## YOUR OBJECTIVE
Extract exactly the run of lines starting at the line that holds "const glove = new THREE.Group();" and ending at the line that holds "obj.parent = empty", both included.

## DATA SUPPLIED
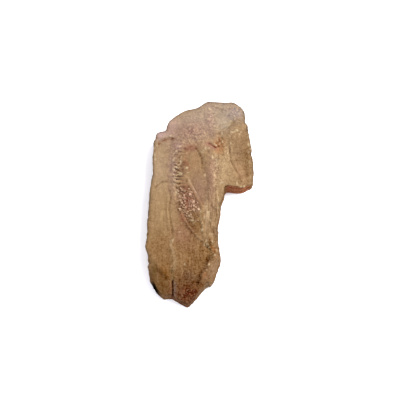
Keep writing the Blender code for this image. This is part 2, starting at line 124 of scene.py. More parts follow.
def follow(xy, path):
    """Each point's distance to a path, +1 or -1 for left or right of it, and how far along it is."""
    path = np.asarray(path, float)
    runs = np.diff(path, axis=0)
    lengths = np.hypot(*runs.T)
    done = np.concatenate([[0], np.cumsum(lengths)])
    nearest = np.full(len(xy), np.inf)
    side = np.ones(len(xy))
    part = np.zeros(len(xy))
    for start, run, length, before in zip(path, runs, lengths, done):
        away = xy - start
        share = np.clip(away @ run / length**2, 0, 1)
        distance = np.hypot(*(away - share[:, None] * run).T)
        closer = distance < nearest
        nearest[closer] = distance[closer]
        side[closer] = np.sign(run[0] * away[closer, 1] - run[1] * away[closer, 0])
        part[closer] = (before + share[closer] * length) / done[-1]
    return nearest, side, part


# %% Soft steps
def eased(value):
    """From nought to one with a soft start and end."""
    value = np.clip(value, 0, 1)
    return value * value * (3 - 2 * value)


def faded(part, start, end=None):
    """One along the middle of a path, easing to nought over a share of its length at each end."""
    return eased(part / start) * eased((1 - part) / (end or start))


def through(value, knots):
    """A smooth curve through (position, height) knots, read at value."""
    at, height = np.asarray(knots, float).T
    slope = np.gradient(height, at)
    i = np.clip(np.searchsorted(at, value, side="right") - 1, 0, len(at) - 2)
    span = at[i + 1] - at[i]
    t = np.clip((value - at[i]) / span, 0, 1)
    return (
        (2 * t**3 - 3 * t**2 + 1) * height[i] + (t**3 - 2 * t**2 + t) * span * slope[i]
        + (3 * t**2 - 2 * t**3) * height[i + 1] + (t**3 - t**2) * span * slope[i + 1]
    )


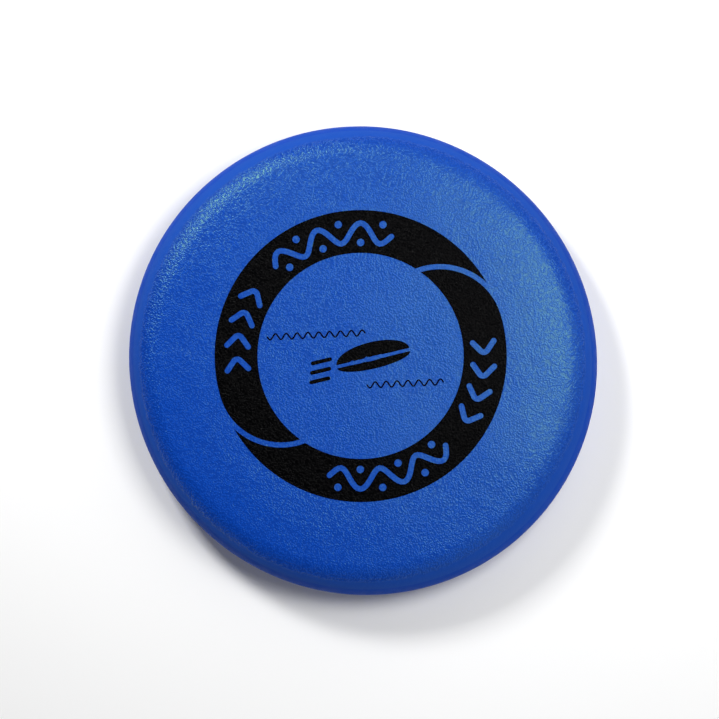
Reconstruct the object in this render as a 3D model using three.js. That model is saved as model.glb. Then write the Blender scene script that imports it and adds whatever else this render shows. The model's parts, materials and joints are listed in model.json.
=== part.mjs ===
// A soft flying disc: a foam core inside a thin pebbled coating, with a black print on its flat top.
// Millimetres, +Z up. The origin is under the middle of the disc, on the surface that it rests on.
import * as THREE from 'three';

// Driving dimensions of the disc.
const DIAMETER = 240;
const HEIGHT = 34; // top of the coating
const WIDEST_HEIGHT = 16; // height of the rim's widest line, where the two halves of the coating meet
const FLAT_RADIUS = 80; // the level middle of the top, which takes the print
const CROWN_DROP = 2.5; // how far the rest of the top has fallen by the rim
const SHOULDER_WIDTH = 16;
const FOOT_OUTER_RADIUS = 107; // the disc rests on a level ring between these two radii
const FOOT_INNER_RADIUS = 98;
const LIP_RADIUS = 7; // rounding of the foot's inner edge
const FILLET_RADIUS = WIDEST_HEIGHT - LIP_RADIUS; // hollow rounding up to the dish's level ceiling
const COAT = 0.6; // thickness of the coating
const BOND = 0.3; // gap between coating and foam, which the adhesive takes up
const INK = 0.2; // thickness of the print

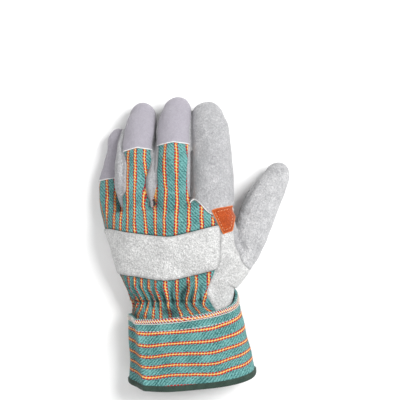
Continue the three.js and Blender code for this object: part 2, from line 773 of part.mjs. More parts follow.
const bindingFrom = 1 - BINDING_WIDTH / CUFF_LENGTH;
const overlockTo = OVERLOCK_WIDTH / CUFF_LENGTH;
const cuffGap = GAP / CUFF_LENGTH;
const greyLeather = { color: 0xc9c9cd, roughness: 0.92, metalness: 0 };
const orangeLeather = { color: 0xc8592a, roughness: 0.88, metalness: 0 };
const stripedCloth = { color: 0x509f94, roughness: 0.85, metalness: 0 };
const greenBinding = { color: 0x2e4b42, roughness: 0.8, metalness: 0 };
const overlockThread = { color: 0xd8c6bd, roughness: 0.8, metalness: 0 };

const pieces = [
  ['back_fabric', backFabric(), stripedCloth],
  ...capped.map((name) => [
    `cap_${name}`,
    fingerShell(name, LEATHER)
      .intersect(backSector(name, HALF_GAP))
      .intersect(beyondCapLine(name, HALF_GAP)),
    greyLeather,
  ]),
  ...capped.map((name) => [
    `front_${name}`,
    fingerShell(name, LEATHER).intersect(fingerZone).subtract(backSector(name, -HALF_GAP)),
    greyLeather,
  ]),
  ['index_finger', fingerShell('index', LEATHER).intersect(fingerZone), greyLeather],
  ['palm_leather', palmLeather(), greyLeather],
  ['thumb', leatherShell.intersect(thumbZone), greyLeather],
  ['knuckle_strap', knuckleStrap(), greyLeather],
  ['crotch_patch', crotchPatch(), orangeLeather],
  ['palm_patch', palmPatch(), orangeLeather],
  ['cuff', cuffRing(overlockTo + cuffGap, bindingFrom - cuffGap, CUFF_STEPS, 0, -CUFF_WALL), stripedCloth],
  ['cuff_overlock', cuffRing(0, overlockTo, 1, 0, -OVERLOCK_WALL), overlockThread],
  ['cuff_binding', cuffRing(bindingFrom, 1, 1, BINDING_PROUD, BINDING_PROUD - BINDING_WALL), greenBinding],
];

function toMesh([name, solid, finish]) {
  const { numProp, vertProperties, triVerts } = solid.getMesh();
  const geometry = new THREE.BufferGeometry();
  const positions = new THREE.InterleavedBuffer(vertProperties, numProp);
  geometry.setAttribute('position', new THREE.InterleavedBufferAttribute(positions, 3, 0));
  geometry.setIndex(new THREE.BufferAttribute(triVerts, 1));
  const mesh = new THREE.Mesh(geometry, new THREE.MeshStandardMaterial(finish));
  mesh.name = name;
  return mesh;
}

const glove = new THREE.Group();
glove.add(...pieces.map(toMesh));
const bounds = new THREE.Box3().setFromObject(glove);
const middle = bounds.getCenter(new THREE.Vector3());
glove.position.set(-middle.x, -middle.y, -bounds.min.z);

export default glove;
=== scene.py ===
"""A left-hand work glove of split leather and striped cloth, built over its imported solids."""
import math

import bpy
import numpy as np
from bpy.props import FloatProperty, FloatVectorProperty, IntProperty, PointerProperty
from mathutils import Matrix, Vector
from mathutils.bvhtree import BVHTree


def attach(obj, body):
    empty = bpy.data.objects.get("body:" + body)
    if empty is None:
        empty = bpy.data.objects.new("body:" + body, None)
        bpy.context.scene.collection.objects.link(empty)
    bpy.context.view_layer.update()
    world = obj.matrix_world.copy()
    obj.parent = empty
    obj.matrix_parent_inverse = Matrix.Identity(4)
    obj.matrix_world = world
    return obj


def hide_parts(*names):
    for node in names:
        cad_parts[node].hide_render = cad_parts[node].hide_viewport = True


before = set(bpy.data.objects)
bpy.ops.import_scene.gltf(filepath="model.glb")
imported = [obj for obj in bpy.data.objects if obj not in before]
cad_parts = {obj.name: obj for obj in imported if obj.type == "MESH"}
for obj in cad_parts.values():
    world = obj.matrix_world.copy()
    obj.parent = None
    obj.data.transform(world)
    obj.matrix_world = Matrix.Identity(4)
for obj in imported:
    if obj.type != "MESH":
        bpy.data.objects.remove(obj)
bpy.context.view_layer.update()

bl_info = {
    "name": "Work Glove",
    "version": (1, 0, 0),
    "blender": (4, 5, 0),
    "location": "View3D > Sidebar > Glove",
    "description": "Builds a leather and striped cloth work glove and the stage it lies on",
    "category": "Add Mesh",
}

TO_METRES = 0.001
TURN = 2 * math.pi

# Sizes in millimetres, as the solids have them. The hand runs from its elastic line to the crotches.
HAND_LENGTH, HAND_WIDTH, HAND_HEIGHT = 86.0, 117.0, 49.0
CUFF_LENGTH, CUFF_WIDTH, CUFF_HEIGHT = 62.0, 109.98, 46.0
THUMB_LENGTH, THUMB_WIDTH = 103.0, 32.0
CUFF_LEAN, CUFF_FLAP, TUCK, END_TRIM = 7.6, 11.0, 14.0, 1.8
CUFF_SAG, CUFF_END_SAG, CUFF_SKEW = 7.5, 9.5, 3.3
CUFF_WALL, BINDING_WIDTH, OVERLOCK_WIDTH = 1.4, 5.0, 4.5
STRAP_LENGTH, PALM_PATCH_LENGTH = 37.0, 34.0
CROTCH_PATCH_LENGTH, CROTCH_PATCH_WIDTH = 26.0, 23.0
STRIPE_PITCH = 10.4
# Where the middle of the elastic line lies in the frame.
SHIFT = np.array([-10.483, -51.750, 0.0])

# Columns: along, side, rise, width, height, roll (degrees). Shares of the hand's sizes.
HAND_ROWS = [
    (-0.07, 0.01, 0.42, 0.765, 0.7, 3),
    (0.0, 0.0, 0.42, 0.765, 0.74, 4),
    (0.12, -0.01, 0.45, 0.8, 0.84, 5),
    (0.26, -0.03, 0.48, 0.87, 0.94, 7),
    (0.45, -0.045, 0.575, 0.93, 0.98, 10),
    (0.63, -0.07, 0.615, 0.97, 1.0, 12),
    (0.78, -0.09, 0.635, 1.0, 0.98, 14),
    (0.9, -0.105, 0.64, 1.0, 0.88, 16),
]
HAND_END = (0.99, -0.12, 0.6)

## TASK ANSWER
const glove = new THREE.Group();
glove.add(...pieces.map(toMesh));
const bounds = new THREE.Box3().setFromObject(glove);
const middle = bounds.getCenter(new THREE.Vector3());
glove.position.set(-middle.x, -middle.y, -bounds.min.z);

export default glove;
=== scene.py ===
"""A left-hand work glove of split leather and striped cloth, built over its imported solids."""
import math

import bpy
import numpy as np
from bpy.props import FloatProperty, FloatVectorProperty, IntProperty, PointerProperty
from mathutils import Matrix, Vector
from mathutils.bvhtree import BVHTree


def attach(obj, body):
    empty = bpy.data.objects.get("body:" + body)
    if empty is None:
        empty = bpy.data.objects.new("body:" + body, None)
        bpy.context.scene.collection.objects.link(empty)
    bpy.context.view_layer.update()
    world = obj.matrix_world.copy()
    obj.parent = empty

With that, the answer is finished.